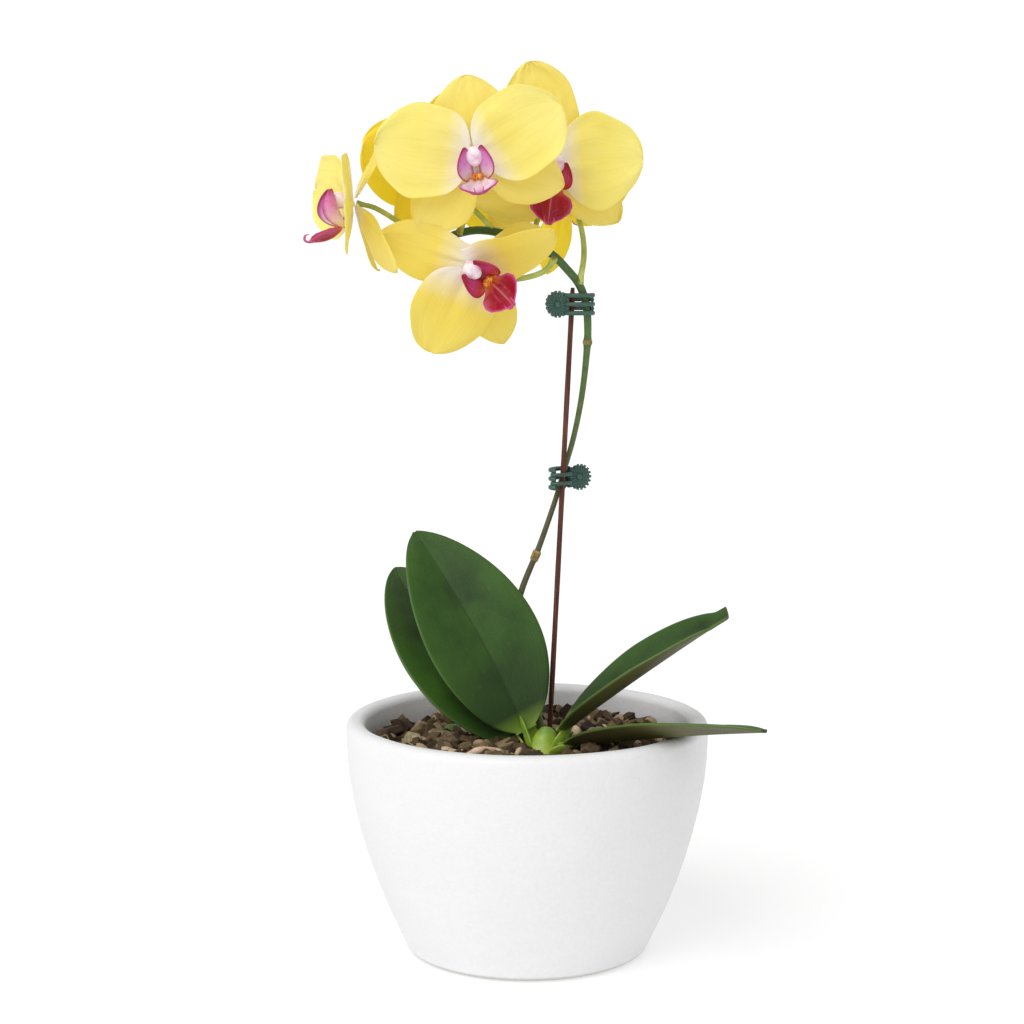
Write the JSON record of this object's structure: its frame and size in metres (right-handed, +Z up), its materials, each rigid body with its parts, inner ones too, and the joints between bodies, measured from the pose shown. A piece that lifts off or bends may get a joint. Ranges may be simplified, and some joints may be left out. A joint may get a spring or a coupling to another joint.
{
  "type": "potted orchid",
  "caption": "Moth orchid in flower in a round white pot: strap leaves, an arching spike of yellow blooms with red lips, and a slim stake held by hinged claw clips",
  "frame": {"origin": "centre of the pot's flat foot", "axes": "+Z up; -Y towards the side the open flowers face; +X to the right seen from that side"},
  "size_m": [0.2382, 0.2, 0.4863],
  "materials": {
    "pot": "satin white glaze, slightly hand-textured",
    "bark": "rough bark chips",
    "crown": "smooth waxy stem",
    "stake": "thin brown stick, matt",
    "spike": "smooth waxy stem",
    "root": "matt dry root",
    "leaf": "thick waxy leaf, semi-gloss",
    "petal": "soft, slightly translucent",
    "lip": "waxy, semi-gloss",
    "column": "waxy",
    "clip": "moulded, satin",
    "pin": "satin"
  },
  "bodies": {
    "plant": {"pot": "pot", "bark_bed": "bark", "crown": "crown", "stake": "stake", "flower_spike": "spike", "aerial_root": "root", "leaf_large_left": "leaf", "leaf_back_left": "leaf", "leaf_upper_right": "leaf", "leaf_lower_right": "leaf", "flower_front_dorsal_sepal": "petal", "flower_front_petal_right": "petal", "flower_front_petal_left": "petal", "flower_front_lateral_sepal_right": "petal", "flower_front_lateral_sepal_left": "petal", "flower_front_lip": "lip", "flower_front_column": "column", "flower_upper_right_dorsal_sepal": "petal", "flower_upper_right_petal_right": "petal", "flower_upper_right_petal_left": "petal", "flower_upper_right_lateral_sepal_right": "petal", "flower_upper_right_lateral_sepal_left": "petal", "flower_upper_right_lip": "lip", "flower_upper_right_column": "column", "flower_lower_dorsal_sepal": "petal", "flower_lower_petal_right": "petal", "flower_lower_petal_left": "petal", "flower_lower_lateral_sepal_right": "petal", "flower_lower_lateral_sepal_left": "petal", "flower_lower_lip": "lip", "flower_lower_column": "column", "flower_end_dorsal_sepal": "petal", "flower_end_petal_right": "petal", "flower_end_petal_left": "petal", "flower_end_lateral_sepal_right": "petal", "flower_end_lateral_sepal_left": "petal", "flower_end_lip": "lip", "flower_end_column": "column", "flower_back_left_dorsal_sepal": "petal", "flower_back_left_petal_right": "petal", "flower_back_left_petal_left": "petal", "flower_back_left_lateral_sepal_right": "petal", "flower_back_left_lateral_sepal_left": "petal", "flower_back_left_lip": "lip", "flower_back_left_column": "column", "flower_back_right_dorsal_sepal": "petal", "flower_back_right_petal_right": "petal", "flower_back_right_petal_left": "petal", "flower_back_right_lateral_sepal_right": "petal", "flower_back_right_lateral_sepal_left": "petal", "flower_back_right_lip": "lip", "flower_back_right_column": "column", "clip_upper_rear_jaw": "clip", "clip_upper_pin": "pin", "clip_lower_rear_jaw": "clip", "clip_lower_pin": "pin"},
    "upper_clip_jaw": {"clip_upper_front_jaw": "clip"},
    "lower_clip_jaw": {"clip_lower_front_jaw": "clip"}
  },
  "joints": [
    {"name": "upper_clip_hinge", "type": "hinge", "parent": "plant", "child": "upper_clip_jaw", "pos_m": [0.0198, 0.015, 0.356], "axis": [0, 0, -1], "range_deg": [0, 22], "stiffness_Nm_per_rad": 0.02},
    {"name": "lower_clip_hinge", "type": "hinge", "parent": "plant", "child": "lower_clip_jaw", "pos_m": [0.0232, 0.0238, 0.26], "axis": [0, 0, -1], "range_deg": [0, 22], "stiffness_Nm_per_rad": 0.02}
  ]
}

*Exercise details:*
Reproduce the material in full, with no word added or dropped.

*Correct output:*
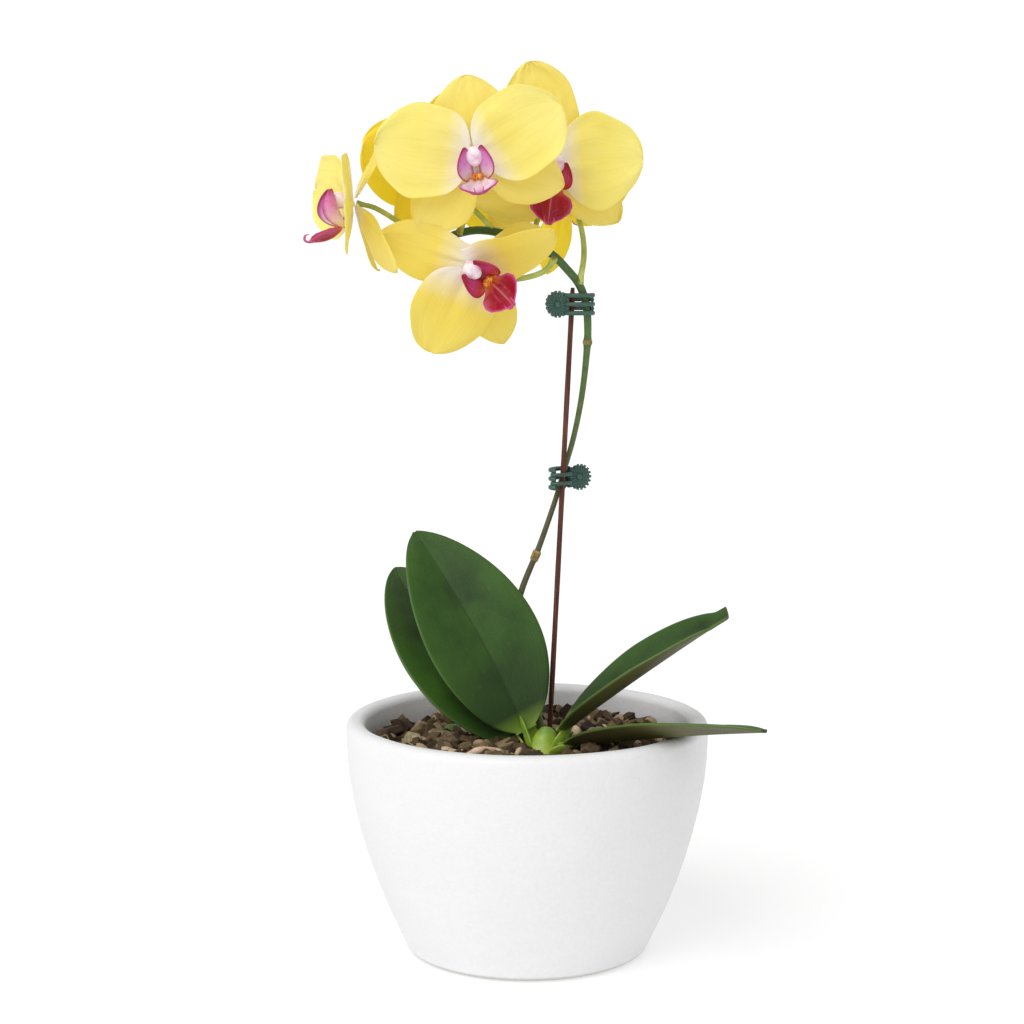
Write the JSON record of this object's structure: its frame and size in metres (right-handed, +Z up), its materials, each rigid body with its parts, inner ones too, and the joints between bodies, measured from the pose shown. A piece that lifts off or bends may get a joint. Ranges may be simplified, and some joints may be left out. A joint may get a spring or a coupling to another joint.
{
  "type": "potted orchid",
  "caption": "Moth orchid in flower in a round white pot: strap leaves, an arching spike of yellow blooms with red lips, and a slim stake held by hinged claw clips",
  "frame": {"origin": "centre of the pot's flat foot", "axes": "+Z up; -Y towards the side the open flowers face; +X to the right seen from that side"},
  "size_m": [0.2382, 0.2, 0.4863],
  "materials": {
    "pot": "satin white glaze, slightly hand-textured",
    "bark": "rough bark chips",
    "crown": "smooth waxy stem",
    "stake": "thin brown stick, matt",
    "spike": "smooth waxy stem",
    "root": "matt dry root",
    "leaf": "thick waxy leaf, semi-gloss",
    "petal": "soft, slightly translucent",
    "lip": "waxy, semi-gloss",
    "column": "waxy",
    "clip": "moulded, satin",
    "pin": "satin"
  },
  "bodies": {
    "plant": {"pot": "pot", "bark_bed": "bark", "crown": "crown", "stake": "stake", "flower_spike": "spike", "aerial_root": "root", "leaf_large_left": "leaf", "leaf_back_left": "leaf", "leaf_upper_right": "leaf", "leaf_lower_right": "leaf", "flower_front_dorsal_sepal": "petal", "flower_front_petal_right": "petal", "flower_front_petal_left": "petal", "flower_front_lateral_sepal_right": "petal", "flower_front_lateral_sepal_left": "petal", "flower_front_lip": "lip", "flower_front_column": "column", "flower_upper_right_dorsal_sepal": "petal", "flower_upper_right_petal_right": "petal", "flower_upper_right_petal_left": "petal", "flower_upper_right_lateral_sepal_right": "petal", "flower_upper_right_lateral_sepal_left": "petal", "flower_upper_right_lip": "lip", "flower_upper_right_column": "column", "flower_lower_dorsal_sepal": "petal", "flower_lower_petal_right": "petal", "flower_lower_petal_left": "petal", "flower_lower_lateral_sepal_right": "petal", "flower_lower_lateral_sepal_left": "petal", "flower_lower_lip": "lip", "flower_lower_column": "column", "flower_end_dorsal_sepal": "petal", "flower_end_petal_right": "petal", "flower_end_petal_left": "petal", "flower_end_lateral_sepal_right": "petal", "flower_end_lateral_sepal_left": "petal", "flower_end_lip": "lip", "flower_end_column": "column", "flower_back_left_dorsal_sepal": "petal", "flower_back_left_petal_right": "petal", "flower_back_left_petal_left": "petal", "flower_back_left_lateral_sepal_right": "petal", "flower_back_left_lateral_sepal_left": "petal", "flower_back_left_lip": "lip", "flower_back_left_column": "column", "flower_back_right_dorsal_sepal": "petal", "flower_back_right_petal_right": "petal", "flower_back_right_petal_left": "petal", "flower_back_right_lateral_sepal_right": "petal", "flower_back_right_lateral_sepal_left": "petal", "flower_back_right_lip": "lip", "flower_back_right_column": "column", "clip_upper_rear_jaw": "clip", "clip_upper_pin": "pin", "clip_lower_rear_jaw": "clip", "clip_lower_pin": "pin"},
    "upper_clip_jaw": {"clip_upper_front_jaw": "clip"},
    "lower_clip_jaw": {"clip_lower_front_jaw": "clip"}
  },
  "joints": [
    {"name": "upper_clip_hinge", "type": "hinge", "parent": "plant", "child": "upper_clip_jaw", "pos_m": [0.0198, 0.015, 0.356], "axis": [0, 0, -1], "range_deg": [0, 22], "stiffness_Nm_per_rad": 0.02},
    {"name": "lower_clip_hinge", "type": "hinge", "parent": "plant", "child": "lower_clip_jaw", "pos_m": [0.0232, 0.0238, 0.26], "axis": [0, 0, -1], "range_deg": [0, 22], "stiffness_Nm_per_rad": 0.02}
  ]
}